• [To be done]: Every record must be written out once more, with nothing added or omitted.

Entries from a dataset:
[start]

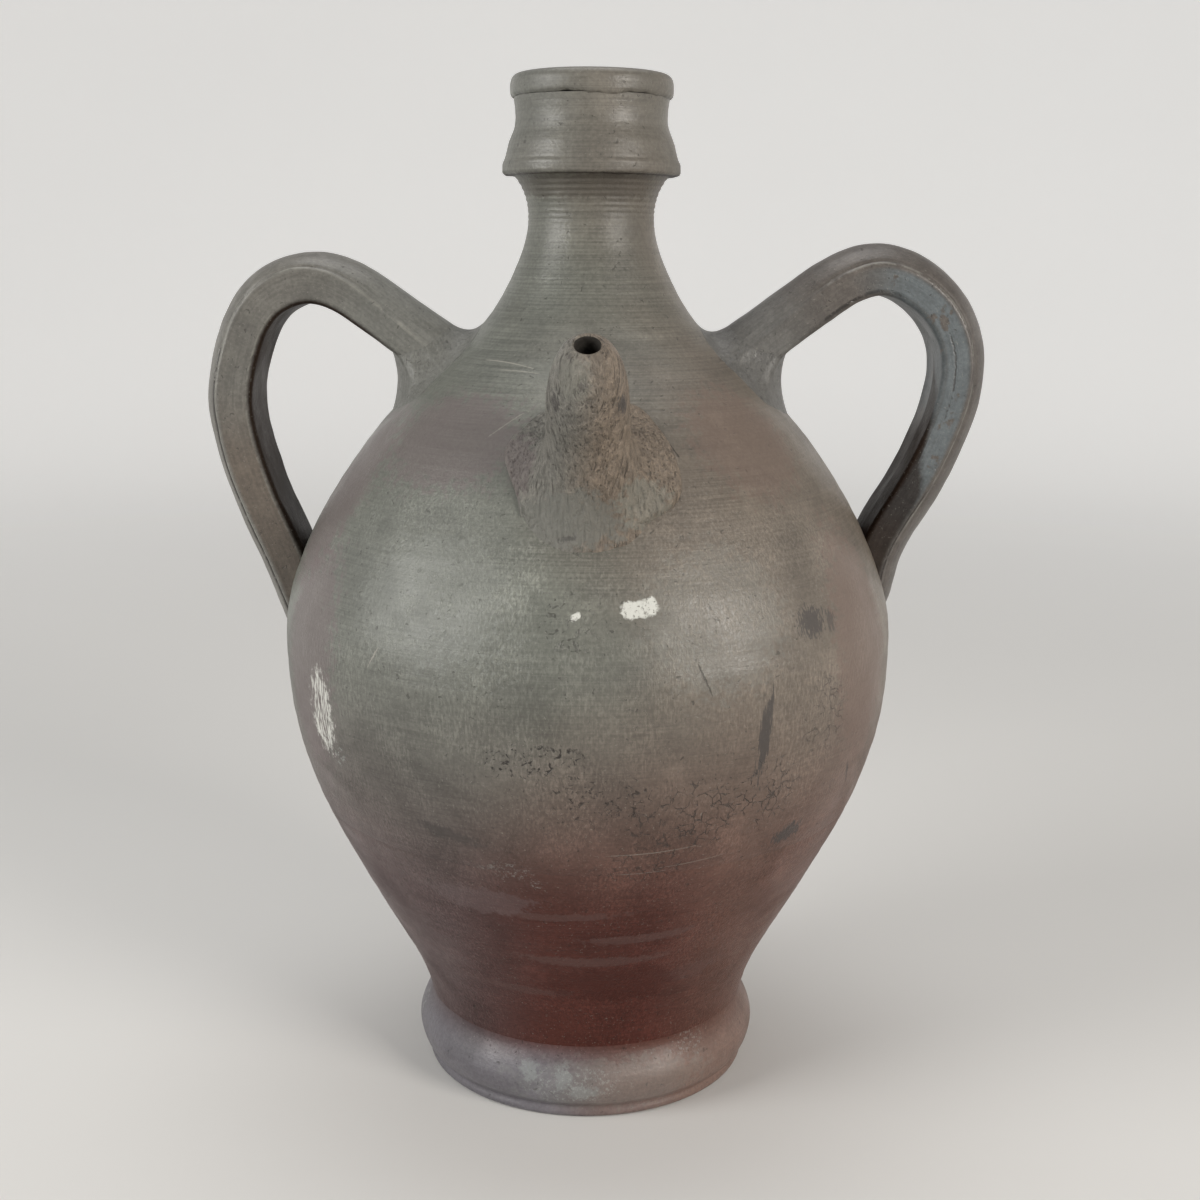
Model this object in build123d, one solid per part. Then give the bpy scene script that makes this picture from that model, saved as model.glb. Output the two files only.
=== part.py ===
from build123d import *
import math
import os

# A black-fired clay water jug with a bottle neck, two strap handles and one drinking spout.
# Lengths are in millimetres and angles in degrees. The origin is the middle of the flat base,
# +Z is up, the spout points to -Y, and the handles stand out to -X and +X.
# The pieces are the potter's: each was formed by itself and luted on while the clay was soft,
# so neighbours meet face to face.

# The thrown body, from the crease above the foot up to the throat
waist_radius = 54.2
foot_height = 25.0
belly_radius = 100.2
belly_rise = 127.0
throat_radius = 20.1
shoulder_rise = 134.0
wall = 6.0
neck_wall = 5.1
base_thickness = 9.0

# Outline of the lower body: shares of the rise and of the growth from waist to belly
lower_shares = [(0.079, 0.070), (0.213, 0.250), (0.449, 0.600), (0.701, 0.894)]
waist_slope_share = 0.32

# Outline of the shoulder and neck: shares of the rise and of the growth from throat to belly
upper_shares = [
    (0.170, 0.940), (0.373, 0.763), (0.582, 0.485), (0.687, 0.286), (0.776, 0.147), (0.866, 0.062),
]

# Where the thrown stages are luted together, as shares of the rise that each one cuts
belly_seam_share = 0.575
neck_seam_share = 0.724

# The neck tube, the collar round it and the rim band on top
throat_length = 12.6
neck_flare = 4.6
collar_height = 23.8
collar_foot_thickness = 8.2
collar_waist_thickness = 3.9
collar_top_thickness = 4.5
collar_roll_height = 4.8
collar_undercut = 1.3
rim_height = 7.6
rim_overhang = 1.1
rim_shoulder_reach = 3.6
rim_crown_reach = 3.4
rim_crown_fall = 0.4
rim_inner_round = 1.5
collar_waist_share = 0.75
rim_edge_share = 0.20
rim_side_share = 0.52

# The foot ring round the base: its flare past the waist, its tuck at the sole, its thickness there,
# and the small lip along the sole with the groove above it
foot_flare = 4.3
foot_tuck = 1.0
foot_thickness = 5.2
foot_lip_reach = 1.9
foot_lip_height = 3.4
foot_groove_depth = 0.5
foot_bulge_share = 0.48

# The spout: its lean is measured upwards from square to the shoulder
spout_root_share = 0.470
spout_lean = 16.1
spout_length = 46.0
spout_root_radius = 14.2
spout_root_flare = 4.3
spout_flare_length = 7.0
spout_hollow = 0.75
spout_neck_radius = 11.4
spout_nose_length = 13.0
spout_nose_round = 0.7
spout_nose_share = 0.75
spout_bore_radius = 3.4
spout_bore_length = 16.0
spout_lip = 0.9
spout_inlet_flare = 2.6

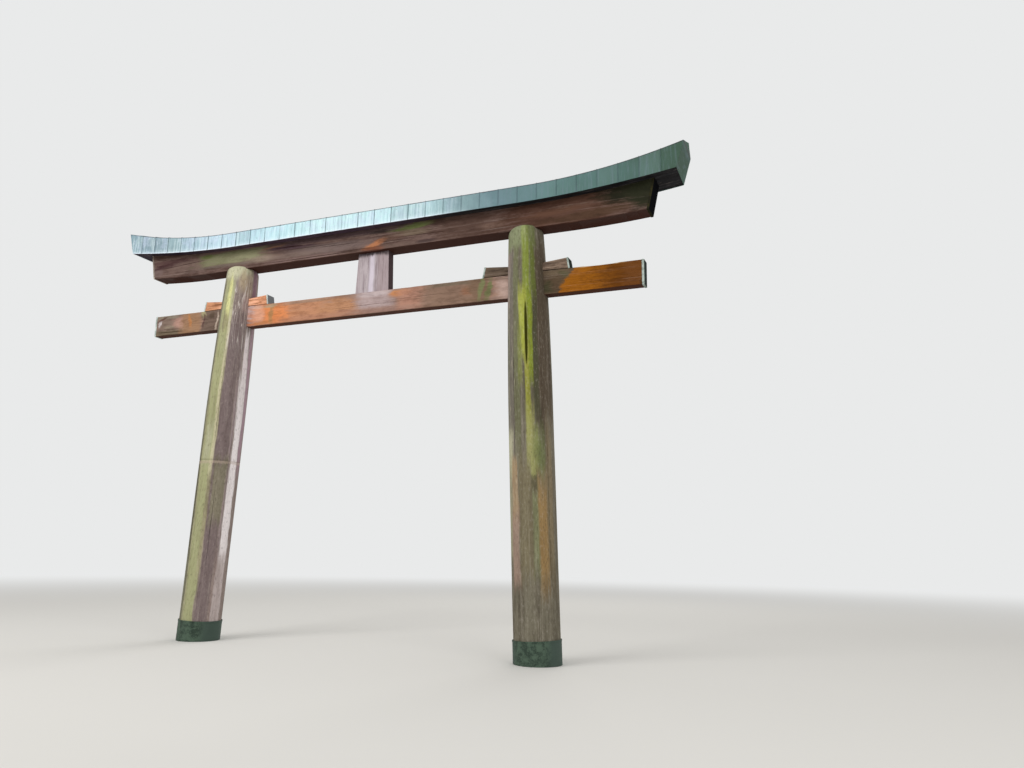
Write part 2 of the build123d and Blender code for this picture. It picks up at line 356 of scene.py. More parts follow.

[end]

• [The completed task]:
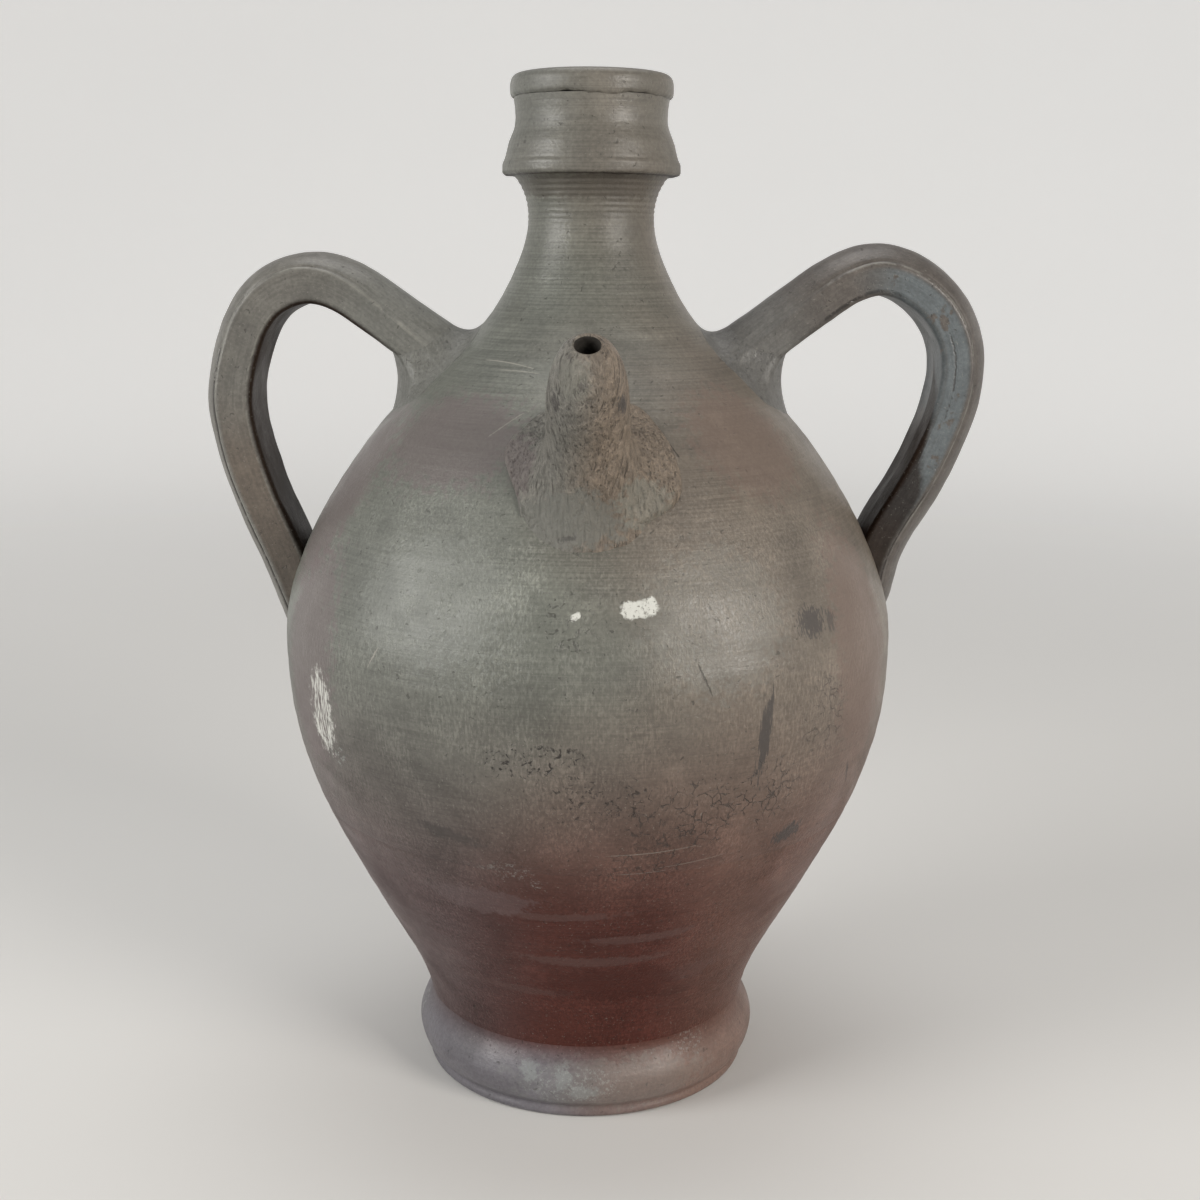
Model this object in build123d, one solid per part. Then give the bpy scene script that makes this picture from that model, saved as model.glb. Output the two files only.
=== part.py ===
from build123d import *
import math
import os

# A black-fired clay water jug with a bottle neck, two strap handles and one drinking spout.
# Lengths are in millimetres and angles in degrees. The origin is the middle of the flat base,
# +Z is up, the spout points to -Y, and the handles stand out to -X and +X.
# The pieces are the potter's: each was formed by itself and luted on while the clay was soft,
# so neighbours meet face to face.

# The thrown body, from the crease above the foot up to the throat
waist_radius = 54.2
foot_height = 25.0
belly_radius = 100.2
belly_rise = 127.0
throat_radius = 20.1
shoulder_rise = 134.0
wall = 6.0
neck_wall = 5.1
base_thickness = 9.0

# Outline of the lower body: shares of the rise and of the growth from waist to belly
lower_shares = [(0.079, 0.070), (0.213, 0.250), (0.449, 0.600), (0.701, 0.894)]
waist_slope_share = 0.32

# Outline of the shoulder and neck: shares of the rise and of the growth from throat to belly
upper_shares = [
    (0.170, 0.940), (0.373, 0.763), (0.582, 0.485), (0.687, 0.286), (0.776, 0.147), (0.866, 0.062),
]

# Where the thrown stages are luted together, as shares of the rise that each one cuts
belly_seam_share = 0.575
neck_seam_share = 0.724

# The neck tube, the collar round it and the rim band on top
throat_length = 12.6
neck_flare = 4.6
collar_height = 23.8
collar_foot_thickness = 8.2
collar_waist_thickness = 3.9
collar_top_thickness = 4.5
collar_roll_height = 4.8
collar_undercut = 1.3
rim_height = 7.6
rim_overhang = 1.1
rim_shoulder_reach = 3.6
rim_crown_reach = 3.4
rim_crown_fall = 0.4
rim_inner_round = 1.5
collar_waist_share = 0.75
rim_edge_share = 0.20
rim_side_share = 0.52

# The foot ring round the base: its flare past the waist, its tuck at the sole, its thickness there,
# and the small lip along the sole with the groove above it
foot_flare = 4.3
foot_tuck = 1.0
foot_thickness = 5.2
foot_lip_reach = 1.9
foot_lip_height = 3.4
foot_groove_depth = 0.5
foot_bulge_share = 0.48

# The spout: its lean is measured upwards from square to the shoulder
spout_root_share = 0.470
spout_lean = 16.1
spout_length = 46.0
spout_root_radius = 14.2
spout_root_flare = 4.3
spout_flare_length = 7.0
spout_hollow = 0.75
spout_neck_radius = 11.4
spout_nose_length = 13.0
spout_nose_round = 0.7
spout_nose_share = 0.75
spout_bore_radius = 3.4
spout_bore_length = 16.0
spout_lip = 0.9
spout_inlet_flare = 2.6

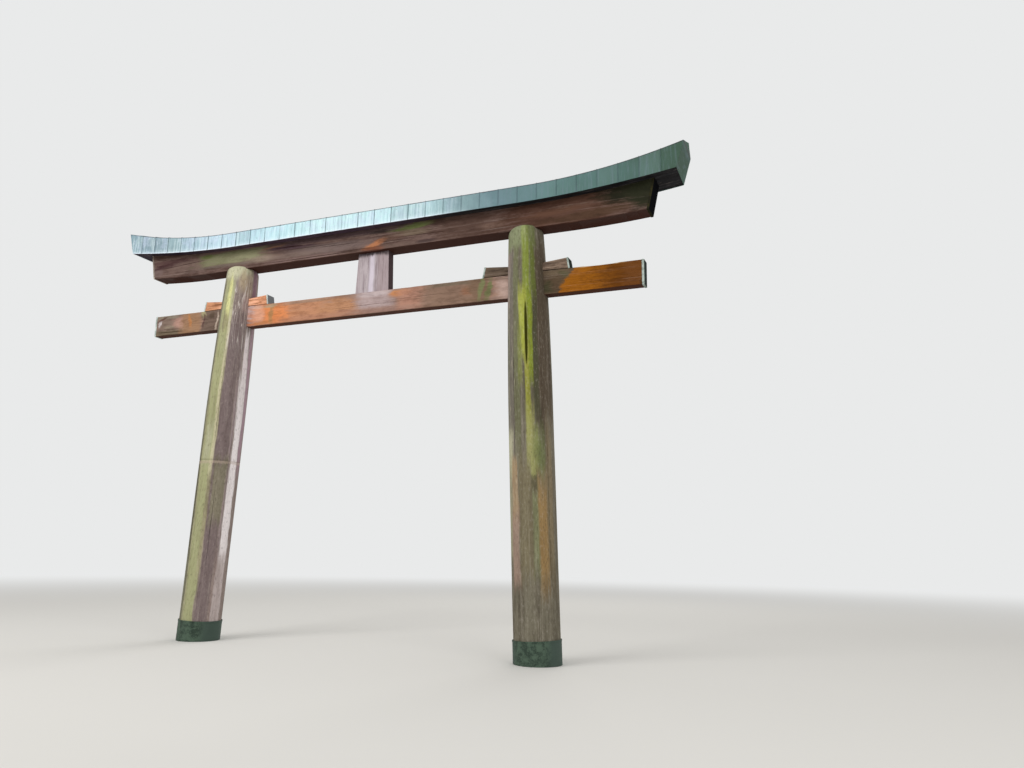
Write part 2 of the build123d and Blender code for this picture. It picks up at line 356 of scene.py. More parts follow.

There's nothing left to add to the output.